Mirada Alucinada, d’après le portrait de Salvador Dalí de Philippe Halsman, 2013, 320 x 130 cm, Quartier Italie, Santiago, détruit en 2014

 

Lors de son séjour à Paris en 2018, Pixel Art a posé le Pixel remix de Serge Gainsbourg sur le mur de sa maison de Saint-Germain-des-Prés et le Pixel remix de la Joconde sur le mur de la galerie d’art urbain Le Lavomatik, dans le 13e arrondissement.

 

Sa vie change en 2009, lorsqu’il séjourne deux années à Paris. Il accompagne en France sa femme qui a obtenu une bourse d’étude. Ce séjour dans la capitale française est déterminant dans son parcours : « C’est une très belle ville, j’ai commencé par la photographier, d’abord concentré sur l’architecture, mais petit à petit, j’ai découvert l’art urbain. » Il poursuit : « Tous les jours je me promenais dans ses rues et j’étais ébloui par le street art parisien. Il y avait là plusieurs styles d’expression très variés et tous très originaux. Cette expérience a été très motivante. » Il découvre les grandes figures de l’art urbain, Blek le rat, Jef Aérosol et Invader, dont il suit depuis longtemps le travail. Il peut ainsi approcher ses œuvres, dans la rue, dans des galeries et visiter l’exposition Invader 1000. Cela fait naitre chez lui l’envie de travailler sur le pixel art et sur les grilles. Invader devient une référence que Pixel Art ne manque jamais de citer.

 

De retour à Santiago en 2011, il installe un atelier, expérimente la photographie et centre son travail sur le pixel. Il pose à son tour des pièces dans la rue. Si le travail d’Invader est une référence pour lui, ce n’est pas sa seule source d’inspiration, il montre en effet un grand intérêt pour le travail de Seurat. Ses créations, les pixel remix, sont des versions revisitées par le pixel art de peintures ou de portraits d’artistes célèbres, d’emblée reconnaissables.

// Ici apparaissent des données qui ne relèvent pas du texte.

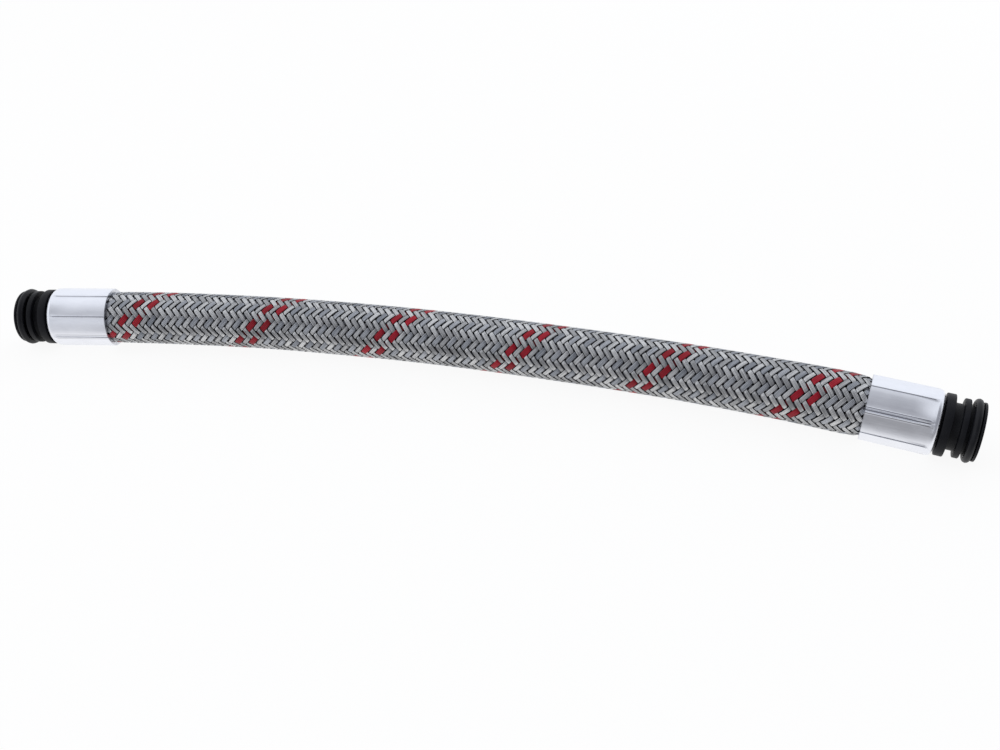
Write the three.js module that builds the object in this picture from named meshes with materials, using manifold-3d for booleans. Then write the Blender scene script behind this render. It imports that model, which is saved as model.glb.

« Dans un geste gratuit et désintéressé envers son public », selon ses termes, il offre aux passants de Santiago, avec le langage digital familier à tous, les pixel remix des peintures de Van Gogh, de Botticelli ou de Roy Lichtenstein ; il revisite leurs portraits les plus célèbres, la Joconde, la Vénus ou Marilyn. Ainsi, une façade peinte en rose devient une galerie urbaine à ciel ouvert où les passants voient instantanément une représentation de la figure féminine à travers l’histoire de l’art.

Plusieurs mosaïques sont devenues des références : le pixel remix de l’autoportrait de Vincent van Gogh de 1889, qui mesure 3,2 m de hauteur, et qui est posée sur une façade

couverte de graffitis psychédéliques. L’artiste apprécie l’effet contrasté obtenu en s’éloignant de la mosaïque, mais aussi les discussions qu’elle a suscitées dans la communauté et les remarques des passants qui reconnaissent l’image de van Gogh. Le choix d’un léger contour blanc fait ressortir le buste et le visage noble et grave : c’est la technique du surcontour utilisée dans le graffiti pour faire ressortir un portrait, lointain héritage de la ligne de tesselles qui entourait les personnages de la mosaïque antique.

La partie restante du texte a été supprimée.